Really? Twice in one week family members are pretending there are no brides in the family wedding pictures? Ay yi yi. But is it worth taking a stand?
From Prudence’s live chat on Monday:
Q. Incomplete Family Picture: My husband and I have been married a little over a year. My mother-in-law recently decided to display a “family picture” taken at our wedding in her house but chose one without me in it. (The photographer took the same picture with all of us as well.) I found this incredibly hurtful, especially because this is the only picture from our wedding day she chose to put out. When I approached her about how hurt I was, she brushed me off by saying that she hadn’t yet found a frame she liked for the picture of my husband and I that she ordered. My problem isn’t that it’s the only picture she has out but that I am excluded from the family picture on the day I supposedly became a part of their family. Am I overreacting, as my husband claims, or do I have a right to an explanation and possibly a replacement photo?
A: You already voiced your objection to the photo, and your mother-in-law said there’s one of you and your husband she’s planning to put on display.What’s your plan now: staple a photo of yourself into the “family” photo, take the family photo off the wall and substitute one of you, boycott your mother-in-law’s home until she displays your likeness? You’ve only been married a year. Presumably, you have decades ahead of interacting with your in-laws, so don’t poison things out of oversensitivity. Your mother has a right to display whatever photos she likes in her own home. Take your husband’s advice and drop it.
I agree with Prudence–if there really is an issue between the new bride and MIL, it will become apparent soon enough, and there will be other battles to fight. Let this one go. Insisting on her “right” to anything in this situation can only lead to ugliness (is there a Bill of Rights for in-laws wall ornaments? I was unaware). Can I also say this is a good argument for why not to do 8 million family pictures, covering every possible permutation of relative? If this problem was going to cause hurt feelings, the place to avoid it was when it was taken, not when someone decided to actually display it (I mean, she had to know this was coming, right?
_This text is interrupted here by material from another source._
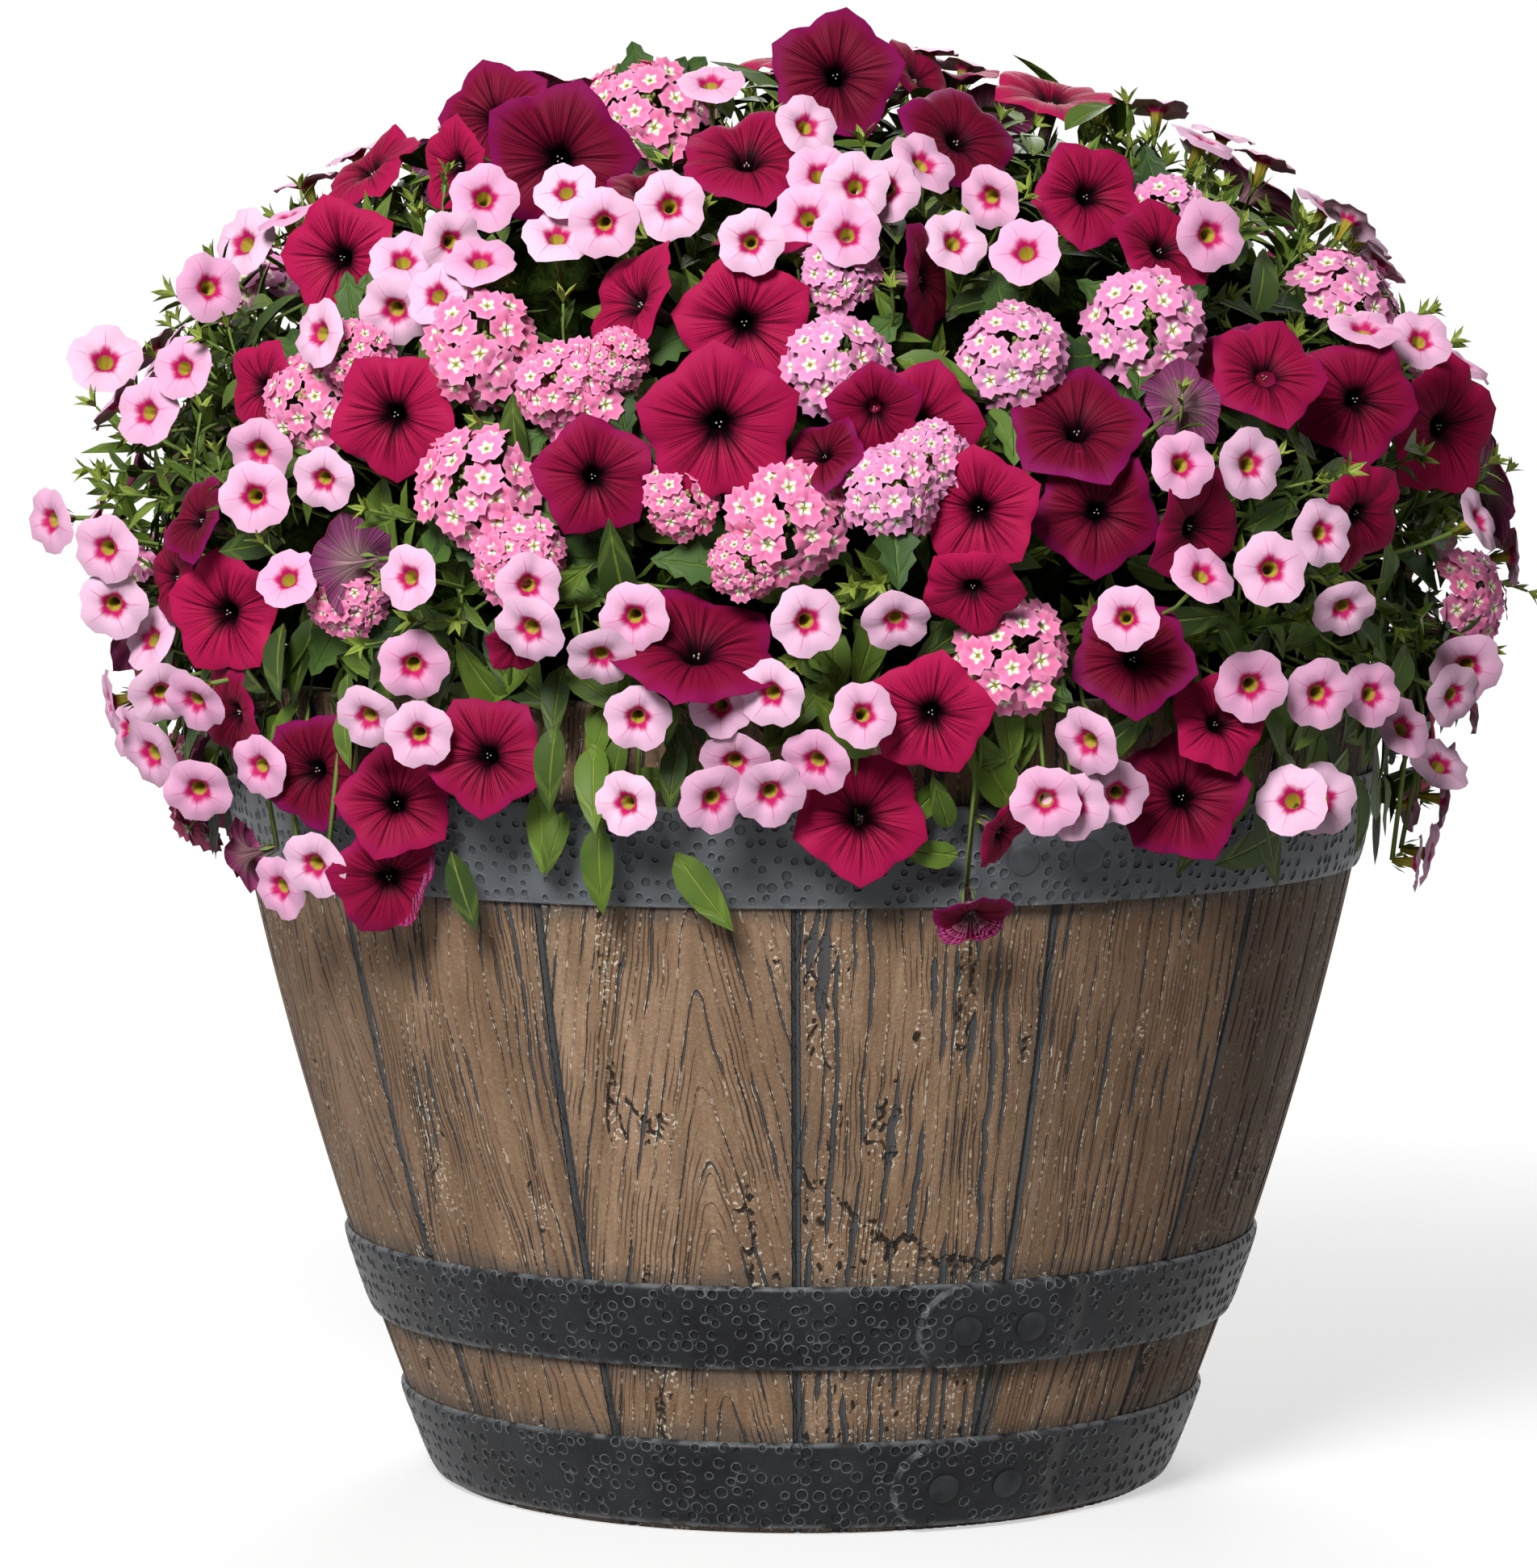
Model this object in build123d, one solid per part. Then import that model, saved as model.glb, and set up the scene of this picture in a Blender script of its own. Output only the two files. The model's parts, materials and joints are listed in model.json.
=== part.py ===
from build123d import *
import os
from math import asin, atan2, cos, degrees, hypot, radians, sin, sqrt

# Half-barrel planter: fourteen bent staves held by three riveted hoops, a head of five
# doweled boards in a groove near the floor, a fill of potting mix, and a mound of flowers.
#
# Millimetres, +Z up. The origin is on the floor, on the barrel's own axis.
# An azimuth is an angle about that axis: 0 faces -Y, the front, and it grows towards +X.

# Barrel
HEIGHT = 356.0
RIM_RADIUS = 260.0
BASE_RADIUS = 160.0
BELLY = 10.6  # how far a stave bows out from the straight line between its ends
STAVE_COUNT = 14
STAVE_THICKNESS = 18.0
STAVE_GAP = 0.1  # between two staves at the floor
FIRST_JOINT_AZIMUTH = -0.5
ARRIS_CHAMFER = 1.8  # on the two long outer edges of a stave
CHIME_CHAMFER = 1.5  # on a stave's two ends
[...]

Who would want a picture of just the groom’s nuclear family besides the groom’s parents?). A Little Help’s wedding tip of the day: Save time, money, confusion, frustration, and hurt feelings, by not taking tons of pictures that each exclude a different person.
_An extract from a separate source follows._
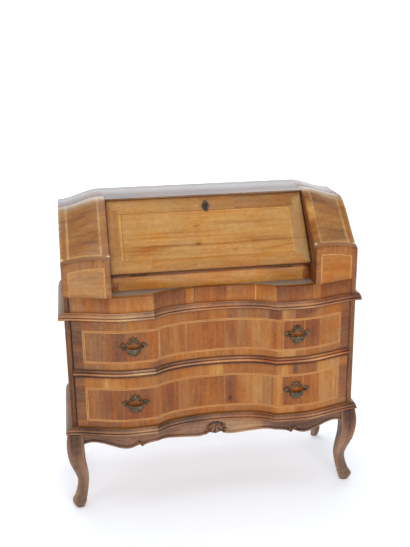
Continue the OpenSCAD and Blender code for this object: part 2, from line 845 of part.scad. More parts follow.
module upper_drawer_back() drawer_back(mid_top, upper_opening_h);
module upper_drawer_bottom() drawer_bottom(mid_top);
module lower_drawer_front() drawer_front(bottom_top, lower_opening_h);
module lower_drawer_side_left() drawer_side(bottom_top, lower_opening_h, -1);
module lower_drawer_side_right() drawer_side(bottom_top, lower_opening_h, 1);
module lower_drawer_back() drawer_back(bottom_top, lower_opening_h);
module lower_drawer_bottom() drawer_bottom(bottom_top);

// Pulls

// Hinge line of the pulls, just below the middle of each drawer
function pull_z(z, opening_h) = z + opening_h / 2 - 3.5;
plate_back = back_y - lobe_depth - seat;
pivot_y = plate_back - plate_t - pivot_out;
lug_w = 6;
lug_h = 7;
lug_past = 3;
lug_gap = 3;
pin_half = 1.6;
pin_play = 0.3;
pin_len = 9.5;
lug_x = pull_half + lug_gap + lug_w / 2;

// The pierced plate is a ring with a crown of leaves above and three leaves at each lug
ring_past = 2;
ring_h = 17;
ring_band = 5.5;
ring_up = 1;
crown_up = 13;
crown_len = 13;
crown_top_len = 16.5;
crown_w = 7;
wing_in = 3;
wing_up = 2;
wing_len = 18;
wing_w = 8;
upper_wing_len = 14;
upper_wing_w = 7;
lower_wing_len = 11;
lower_wing_w = 6;

// A pointed leaf from the origin towards +X
module leaf(length, width) {
    half = [for (i = [0 : 10]) let (t = i / 10) width / 2 * pow(sin(180 * pow(t, 0.8)), 0.8)];
    polygon(concat([for (i = [0 : 10]) [length * i / 10, half[i]]],
                   [for (i = [9 : -1 : 1]) [length * i / 10, -half[i]]]));
}
module ring(outer_w, outer_h, band) {
    difference() {
        polygon([for (i = [0 : 47]) [outer_w * cos(7.5 * i), outer_h * sin(7.5 * i)]]);
        polygon([for (i = [0 : 47]) [(outer_w - band) * cos(7.5 * i), (outer_h - band) * sin(7.5 * i)]]);
    }
}
module plate_outline() {
    translate([0, ring_up])
        ring(lug_x + ring_past, ring_h, ring_band);
    for (a = [30, 60, 90, 120, 150])
        translate([4 * cos(a), crown_up + 2 * sin(a)])
            rotate(a)
                leaf(a == 90 ? crown_top_len : crown_len, crown_w);
    for (side = [0, 1])
        mirror([side, 0])
            translate([lug_x - wing_in, wing_up]) {
                rotate(38)
                    leaf(upper_wing_len, upper_wing_w);
                rotate(4)
                    leaf(wing_len, wing_w);
                rotate(-34)
                    leaf(lower_wing_len, lower_wing_w);
            }
}
module pull_plate() {
    translate([0, plate_back, 0])
        rotate([90, 0, 0])
            linear_extrude(plate_t)
                plate_outline();
    for (side = [-1, 1])
        translate([side * lug_x, 0, 0])
            difference() {
                translate([-lug_w / 2, pivot_y - lug_past, -lug_h / 2])
                    cube([lug_w, plate_back - pivot_y + lug_past - plate_t / 2, lug_h]);
                translate([0, pivot_y, 0])
                    rotate([0, 90, 0])
                        cylinder(r = pin_half + pin_play, h = lug_w + 2, center = true);
            }
}
module pull_plates(z, opening_h) {
    color(bronze)
        for (side = [-1, 1])
            translate([side * pull_x, 0, pull_z(z, opening_h)])
                pull_plate();
}
module upper_pull_plates() pull_plates(mid_top, upper_opening_h);
module lower_pull_plates() pull_plates(bottom_top, lower_opening_h);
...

Of course, it turns out you still can’t stop folks who are determined to shape the family photo how they want–even decades after the fact:
Dear Abby, on Wednesday:
DEAR ABBY: I have been married 11 years to my husband, who is one of nine children. My sister-in-law has asked me for a copy of one of our wedding pictures, which is the last time all of them were together. Since the wedding, one of my husband’s sibs has died and another is serving a long stretch in prison.
The problem is, she wants to digitally remove me from the picture! I don’t want to give my sister-in-law a copy knowing I’ll be edited out. It’s hurtful, and after all these years it makes me feel like she hasn’t fully accepted me as part of the family. Am I overreacting? — BLOCKED OUT IN TEXAS
DEAR BLOCKED OUT: Your sister-in-law wasn’t very diplomatic, but what she is trying to memorialize is the last time her biological family was intact. The situation is poignant, really. My advice is not to take this personally. Give her the picture before any hard feelings “develop.”
Oh, Abby. Groaaaaan for the pun. And “oy” for this sister. Her request is a bit odd–but you know what else is going to be a bit odd? This scanned, doctored, printed family photo on her wall, with a big blurry hole in the middle where the bride’s been airbrushed out. I mean, in a wedding picture, it’s unlikely the bride is off to the side or in the back, right? So really, this is going to be the sister’s issue to explain, time and time again, when people wonder what happened to her picture. If anything, erasing the LW is only going to draw more attention to her absence. And the beauty of digitization is that her doing this has absolutely no effect on the LW’s copy of the picture (it’s not like she wants to take a pair of scissors to it). So, why not? Whatever, sister.
Save your battles about in-law respect and inclusion for actual events, not for the display of pictures taken months or years ago.